▶ Problem to solve
Please copy all the lines that follow, word for word.

::::::

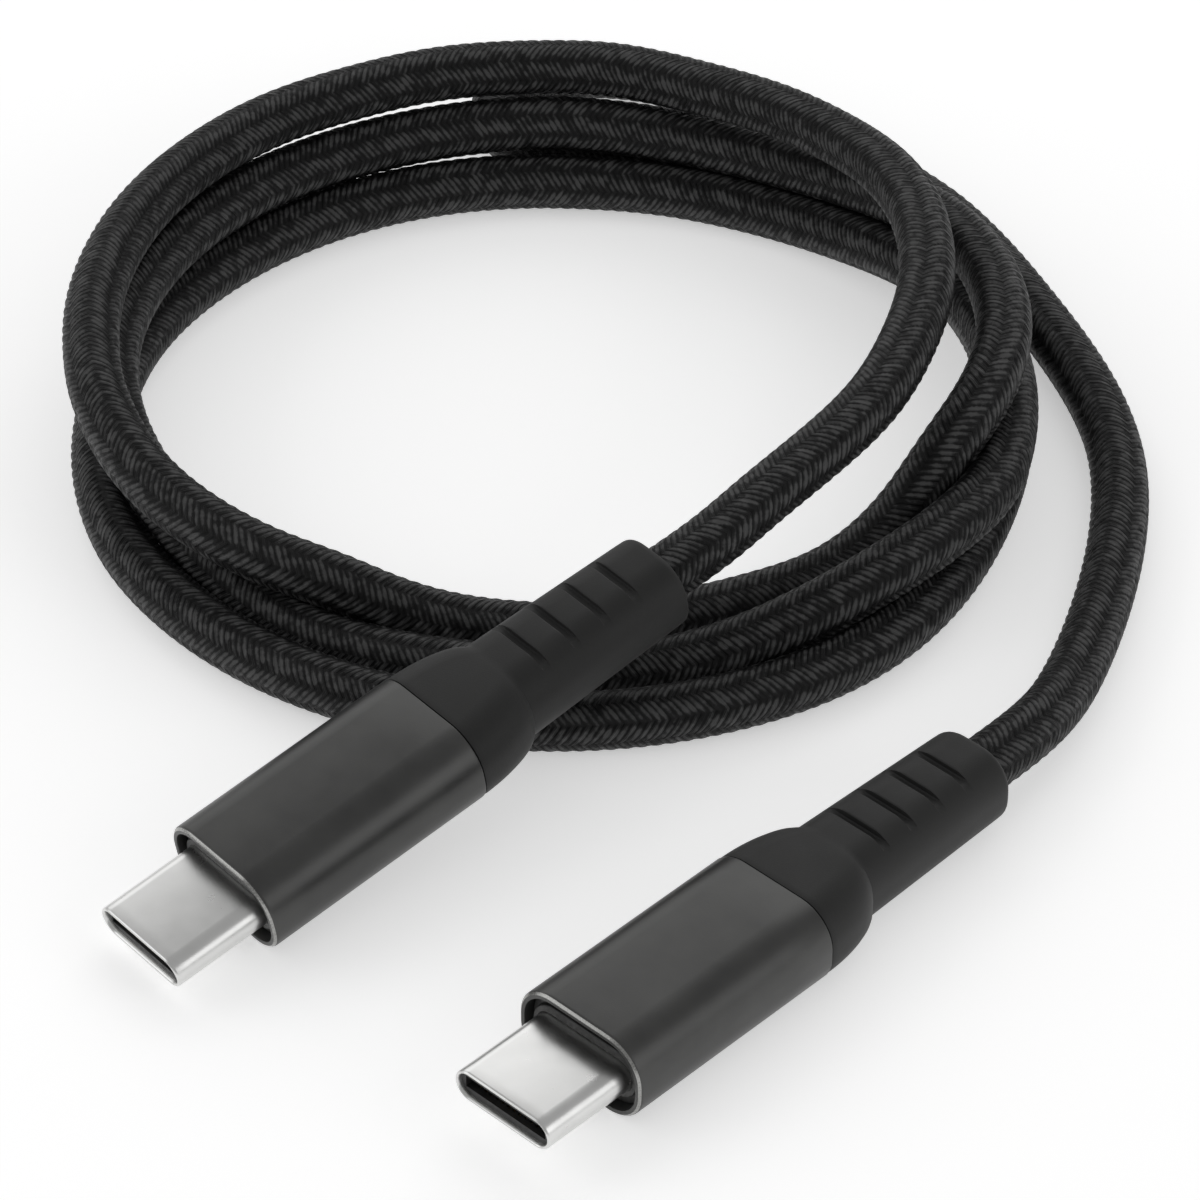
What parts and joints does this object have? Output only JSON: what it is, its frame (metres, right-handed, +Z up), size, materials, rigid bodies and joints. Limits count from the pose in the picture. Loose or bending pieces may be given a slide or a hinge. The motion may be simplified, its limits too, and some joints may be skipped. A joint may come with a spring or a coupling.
{
  "type": "charging cable",
  "caption": "Black braided charging cable in a loose coil, with a plug in a dark metal sleeve and a ribbed rubber strain relief at each end.",
  "frame": {"origin": "on the surface that the cable lies on, midway between the two plugs", "axes": "+Z up from the surface; +Y from the plugs towards the coil; +X to the right, seen from the plugs' side"},
  "size_m": [0.0762, 0.1197, 0.0155],
  "materials": {
    "braid_black": "braided, slightly shiny",
    "shell_steel": "satin",
    "insulator_plastic": "matte",
    "contact_gold": "plated",
    "spring_steel": "satin",
    "board_green": "satin",
    "chip_black": "matte",
    "ceramic_tan": "matte",
    "can_steel": "satin",
    "core_red": "satin",
    "core_black": "satin",
    "core_green": "satin",
    "core_blue": "satin",
    "mould_ivory": "satin",
    "collar_plastic": "matte",
    "sleeve_aluminium": "anodised, satin",
    "boot_rubber": "matte"
  },
  "bodies": {
    "root": {"cord_coil": "braid_black", "cord_tail_a": "braid_black", "cord_tail_b": "braid_black", "plug_a_shell": "shell_steel", "plug_a_insulator": "insulator_plastic", "plug_a_upper_contacts": "contact_gold", "plug_a_lower_contacts": "contact_gold", "plug_a_ground_springs": "spring_steel", "plug_a_latch": "spring_steel", "plug_a_circuit_board": "board_green", "plug_a_marker_chip": "chip_black", "plug_a_board_parts": "ceramic_tan", "plug_a_shield_can": "can_steel", "plug_a_power_core": "core_red", "plug_a_ground_core": "core_black", "plug_a_data_cores": "core_green", "plug_a_config_core": "core_blue", "plug_a_inner_mould": "mould_ivory", "plug_a_crimp_ring": "can_steel", "plug_a_front_collar": "collar_plastic", "plug_a_sleeve": "sleeve_aluminium", "plug_a_boot": "boot_rubber", "plug_a_cord_end": "braid_black", "plug_b_shell": "shell_steel", "plug_b_insulator": "insulator_plastic", "plug_b_upper_contacts": "contact_gold", "plug_b_lower_contacts": "contact_gold", "plug_b_ground_springs": "spring_steel", "plug_b_latch": "spring_steel", "plug_b_circuit_board": "board_green", "plug_b_board_parts": "ceramic_tan", "plug_b_shield_can": "can_steel", "plug_b_power_core": "core_red", "plug_b_ground_core": "core_black", "plug_b_data_cores": "core_green", "plug_b_config_core": "core_blue", "plug_b_inner_mould": "mould_ivory", "plug_b_crimp_ring": "can_steel", "plug_b_front_collar": "collar_plastic", "plug_b_sleeve": "sleeve_aluminium", "plug_b_boot": "boot_rubber", "plug_b_cord_end": "braid_black"}
  },
  "joints": []
}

::::::

▶ Solution to the exercise
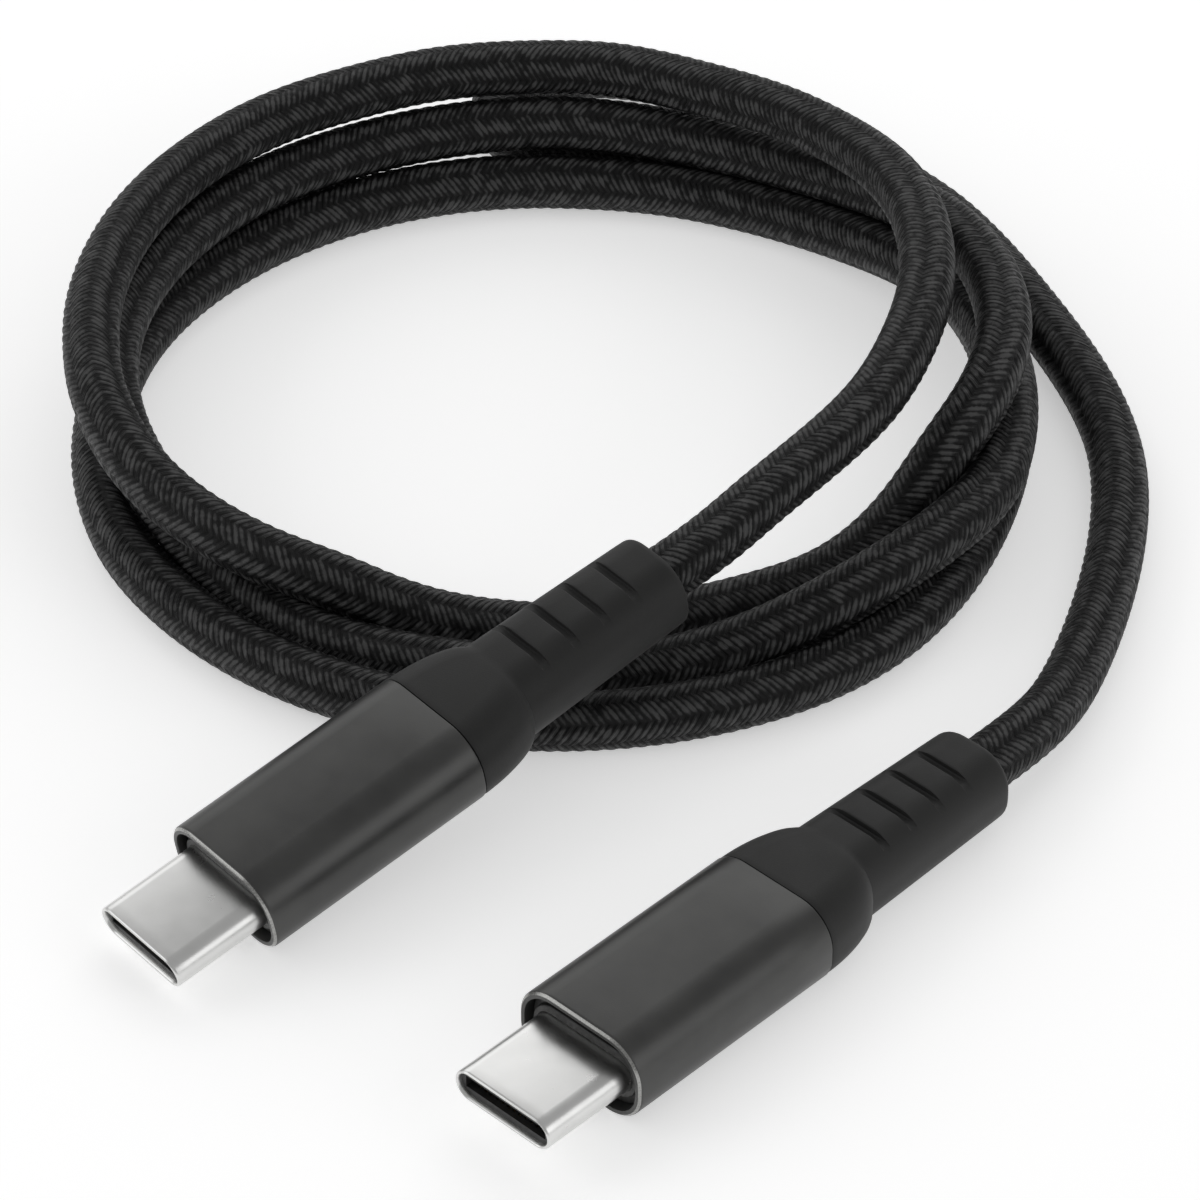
What parts and joints does this object have? Output only JSON: what it is, its frame (metres, right-handed, +Z up), size, materials, rigid bodies and joints. Limits count from the pose in the picture. Loose or bending pieces may be given a slide or a hinge. The motion may be simplified, its limits too, and some joints may be skipped. A joint may come with a spring or a coupling.
{
  "type": "charging cable",
  "caption": "Black braided charging cable in a loose coil, with a plug in a dark metal sleeve and a ribbed rubber strain relief at each end.",
  "frame": {"origin": "on the surface that the cable lies on, midway between the two plugs", "axes": "+Z up from the surface; +Y from the plugs towards the coil; +X to the right, seen from the plugs' side"},
  "size_m": [0.0762, 0.1197, 0.0155],
  "materials": {
    "braid_black": "braided, slightly shiny",
    "shell_steel": "satin",
    "insulator_plastic": "matte",
    "contact_gold": "plated",
    "spring_steel": "satin",
    "board_green": "satin",
    "chip_black": "matte",
    "ceramic_tan": "matte",
    "can_steel": "satin",
    "core_red": "satin",
    "core_black": "satin",
    "core_green": "satin",
    "core_blue": "satin",
    "mould_ivory": "satin",
    "collar_plastic": "matte",
    "sleeve_aluminium": "anodised, satin",
    "boot_rubber": "matte"
  },
  "bodies": {
    "root": {"cord_coil": "braid_black", "cord_tail_a": "braid_black", "cord_tail_b": "braid_black", "plug_a_shell": "shell_steel", "plug_a_insulator": "insulator_plastic", "plug_a_upper_contacts": "contact_gold", "plug_a_lower_contacts": "contact_gold", "plug_a_ground_springs": "spring_steel", "plug_a_latch": "spring_steel", "plug_a_circuit_board": "board_green", "plug_a_marker_chip": "chip_black", "plug_a_board_parts": "ceramic_tan", "plug_a_shield_can": "can_steel", "plug_a_power_core": "core_red", "plug_a_ground_core": "core_black", "plug_a_data_cores": "core_green", "plug_a_config_core": "core_blue", "plug_a_inner_mould": "mould_ivory", "plug_a_crimp_ring": "can_steel", "plug_a_front_collar": "collar_plastic", "plug_a_sleeve": "sleeve_aluminium", "plug_a_boot": "boot_rubber", "plug_a_cord_end": "braid_black", "plug_b_shell": "shell_steel", "plug_b_insulator": "insulator_plastic", "plug_b_upper_contacts": "contact_gold", "plug_b_lower_contacts": "contact_gold", "plug_b_ground_springs": "spring_steel", "plug_b_latch": "spring_steel", "plug_b_circuit_board": "board_green", "plug_b_board_parts": "ceramic_tan", "plug_b_shield_can": "can_steel", "plug_b_power_core": "core_red", "plug_b_ground_core": "core_black", "plug_b_data_cores": "core_green", "plug_b_config_core": "core_blue", "plug_b_inner_mould": "mould_ivory", "plug_b_crimp_ring": "can_steel", "plug_b_front_collar": "collar_plastic", "plug_b_sleeve": "sleeve_aluminium", "plug_b_boot": "boot_rubber", "plug_b_cord_end": "braid_black"}
  },
  "joints": []
}